Parts and joints as JSON:
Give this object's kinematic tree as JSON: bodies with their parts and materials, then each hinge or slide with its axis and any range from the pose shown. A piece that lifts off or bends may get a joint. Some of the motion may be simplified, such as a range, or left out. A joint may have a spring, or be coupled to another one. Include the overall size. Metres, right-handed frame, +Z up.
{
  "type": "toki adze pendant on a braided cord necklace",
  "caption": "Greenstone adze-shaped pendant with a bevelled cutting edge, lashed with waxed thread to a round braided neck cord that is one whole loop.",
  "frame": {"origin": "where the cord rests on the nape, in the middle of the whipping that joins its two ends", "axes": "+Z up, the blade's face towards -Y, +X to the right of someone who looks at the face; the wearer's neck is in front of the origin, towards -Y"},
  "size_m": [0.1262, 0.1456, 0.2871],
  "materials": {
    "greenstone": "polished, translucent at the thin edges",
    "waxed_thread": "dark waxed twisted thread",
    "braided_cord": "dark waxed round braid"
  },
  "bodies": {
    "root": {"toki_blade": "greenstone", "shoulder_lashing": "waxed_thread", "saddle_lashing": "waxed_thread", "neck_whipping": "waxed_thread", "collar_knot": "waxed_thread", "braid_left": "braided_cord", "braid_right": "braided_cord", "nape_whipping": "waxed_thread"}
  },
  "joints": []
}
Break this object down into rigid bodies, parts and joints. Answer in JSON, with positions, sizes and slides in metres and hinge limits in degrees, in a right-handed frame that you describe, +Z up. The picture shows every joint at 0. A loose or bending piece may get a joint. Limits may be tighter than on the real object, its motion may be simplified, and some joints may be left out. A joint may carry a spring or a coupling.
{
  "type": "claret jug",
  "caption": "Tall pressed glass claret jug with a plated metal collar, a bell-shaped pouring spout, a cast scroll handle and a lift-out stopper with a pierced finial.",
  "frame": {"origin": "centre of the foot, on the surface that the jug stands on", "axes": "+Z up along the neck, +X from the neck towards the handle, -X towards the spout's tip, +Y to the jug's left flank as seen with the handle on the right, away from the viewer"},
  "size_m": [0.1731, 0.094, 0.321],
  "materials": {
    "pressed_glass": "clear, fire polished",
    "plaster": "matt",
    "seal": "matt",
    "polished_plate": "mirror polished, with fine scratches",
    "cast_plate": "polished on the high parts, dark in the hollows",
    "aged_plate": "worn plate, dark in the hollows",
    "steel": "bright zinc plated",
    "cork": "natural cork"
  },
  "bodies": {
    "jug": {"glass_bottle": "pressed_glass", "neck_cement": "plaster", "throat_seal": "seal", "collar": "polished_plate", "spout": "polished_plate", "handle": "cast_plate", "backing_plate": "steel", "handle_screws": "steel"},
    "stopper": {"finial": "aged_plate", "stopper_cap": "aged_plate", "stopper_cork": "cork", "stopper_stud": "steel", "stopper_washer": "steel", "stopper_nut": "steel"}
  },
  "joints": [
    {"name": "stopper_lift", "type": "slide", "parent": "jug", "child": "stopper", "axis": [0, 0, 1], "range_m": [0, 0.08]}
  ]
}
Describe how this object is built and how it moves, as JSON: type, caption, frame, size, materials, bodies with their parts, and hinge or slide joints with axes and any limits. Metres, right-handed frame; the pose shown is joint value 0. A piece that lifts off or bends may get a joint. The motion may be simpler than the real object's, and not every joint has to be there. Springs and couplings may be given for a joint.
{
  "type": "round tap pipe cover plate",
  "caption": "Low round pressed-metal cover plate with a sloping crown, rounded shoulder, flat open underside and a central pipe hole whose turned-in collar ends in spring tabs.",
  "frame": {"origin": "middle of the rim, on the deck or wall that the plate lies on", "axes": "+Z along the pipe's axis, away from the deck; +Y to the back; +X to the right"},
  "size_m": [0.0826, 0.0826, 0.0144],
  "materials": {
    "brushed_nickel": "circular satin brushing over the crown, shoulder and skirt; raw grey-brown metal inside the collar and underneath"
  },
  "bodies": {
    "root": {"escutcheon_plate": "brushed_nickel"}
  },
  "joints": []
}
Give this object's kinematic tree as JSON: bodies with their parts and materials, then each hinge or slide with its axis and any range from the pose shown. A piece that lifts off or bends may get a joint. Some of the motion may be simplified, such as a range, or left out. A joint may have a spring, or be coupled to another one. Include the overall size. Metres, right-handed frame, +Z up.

◆ THE REQUEST
Extract, word for word, each line of the listing above.

◆ WRITTEN SOLUTION
Give this object's kinematic tree as JSON: bodies with their parts and materials, then each hinge or slide with its axis and any range from the pose shown. A piece that lifts off or bends may get a joint. Some of the motion may be simplified, such as a range, or left out. A joint may have a spring, or be coupled to another one. Include the overall size. Metres, right-handed frame, +Z up.
{
  "type": "toki adze pendant on a braided cord necklace",
  "caption": "Greenstone adze-shaped pendant with a bevelled cutting edge, lashed with waxed thread to a round braided neck cord that is one whole loop.",
  "frame": {"origin": "where the cord rests on the nape, in the middle of the whipping that joins its two ends", "axes": "+Z up, the blade's face towards -Y, +X to the right of someone who looks at the face; the wearer's neck is in front of the origin, towards -Y"},
  "size_m": [0.1262, 0.1456, 0.2871],
  "materials": {
    "greenstone": "polished, translucent at the thin edges",
    "waxed_thread": "dark waxed twisted thread",
    "braided_cord": "dark waxed round braid"
  },
  "bodies": {
    "root": {"toki_blade": "greenstone", "shoulder_lashing": "waxed_thread", "saddle_lashing": "waxed_thread", "neck_whipping": "waxed_thread", "collar_knot": "waxed_thread", "braid_left": "braided_cord", "braid_right": "braided_cord", "nape_whipping": "waxed_thread"}
  },
  "joints": []
}
Break this object down into rigid bodies, parts and joints. Answer in JSON, with positions, sizes and slides in metres and hinge limits in degrees, in a right-handed frame that you describe, +Z up. The picture shows every joint at 0. A loose or bending piece may get a joint. Limits may be tighter than on the real object, its motion may be simplified, and some joints may be left out. A joint may carry a spring or a coupling.
{
  "type": "claret jug",
  "caption": "Tall pressed glass claret jug with a plated metal collar, a bell-shaped pouring spout, a cast scroll handle and a lift-out stopper with a pierced finial.",
  "frame": {"origin": "centre of the foot, on the surface that the jug stands on", "axes": "+Z up along the neck, +X from the neck towards the handle, -X towards the spout's tip, +Y to the jug's left flank as seen with the handle on the right, away from the viewer"},
  "size_m": [0.1731, 0.094, 0.321],
  "materials": {
    "pressed_glass": "clear, fire polished",
    "plaster": "matt",
    "seal": "matt",
    "polished_plate": "mirror polished, with fine scratches",
    "cast_plate": "polished on the high parts, dark in the hollows",
    "aged_plate": "worn plate, dark in the hollows",
    "steel": "bright zinc plated",
    "cork": "natural cork"
  },
  "bodies": {
    "jug": {"glass_bottle": "pressed_glass", "neck_cement": "plaster", "throat_seal": "seal", "collar": "polished_plate", "spout": "polished_plate", "handle": "cast_plate", "backing_plate": "steel", "handle_screws": "steel"},
    "stopper": {"finial": "aged_plate", "stopper_cap": "aged_plate", "stopper_cork": "cork", "stopper_stud": "steel", "stopper_washer": "steel", "stopper_nut": "steel"}
  },
  "joints": [
    {"name": "stopper_lift", "type": "slide", "parent": "jug", "child": "stopper", "axis": [0, 0, 1], "range_m": [0, 0.08]}
  ]
}
Describe how this object is built and how it moves, as JSON: type, caption, frame, size, materials, bodies with their parts, and hinge or slide joints with axes and any limits. Metres, right-handed frame; the pose shown is joint value 0. A piece that lifts off or bends may get a joint. The motion may be simpler than the real object's, and not every joint has to be there. Springs and couplings may be given for a joint.
{
  "type": "round tap pipe cover plate",
  "caption": "Low round pressed-metal cover plate with a sloping crown, rounded shoulder, flat open underside and a central pipe hole whose turned-in collar ends in spring tabs.",
  "frame": {"origin": "middle of the rim, on the deck or wall that the plate lies on", "axes": "+Z along the pipe's axis, away from the deck; +Y to the back; +X to the right"},
  "size_m": [0.0826, 0.0826, 0.0144],
  "materials": {
    "brushed_nickel": "circular satin brushing over the crown, shoulder and skirt; raw grey-brown metal inside the collar and underneath"
  },
  "bodies": {
    "root": {"escutcheon_plate": "brushed_nickel"}
  },
  "joints": []
}
Give this object's kinematic tree as JSON: bodies with their parts and materials, then each hinge or slide with its axis and any range from the pose shown. A piece that lifts off or bends may get a joint. Some of the motion may be simplified, such as a range, or left out. A joint may have a spring, or be coupled to another one. Include the overall size. Metres, right-handed frame, +Z up.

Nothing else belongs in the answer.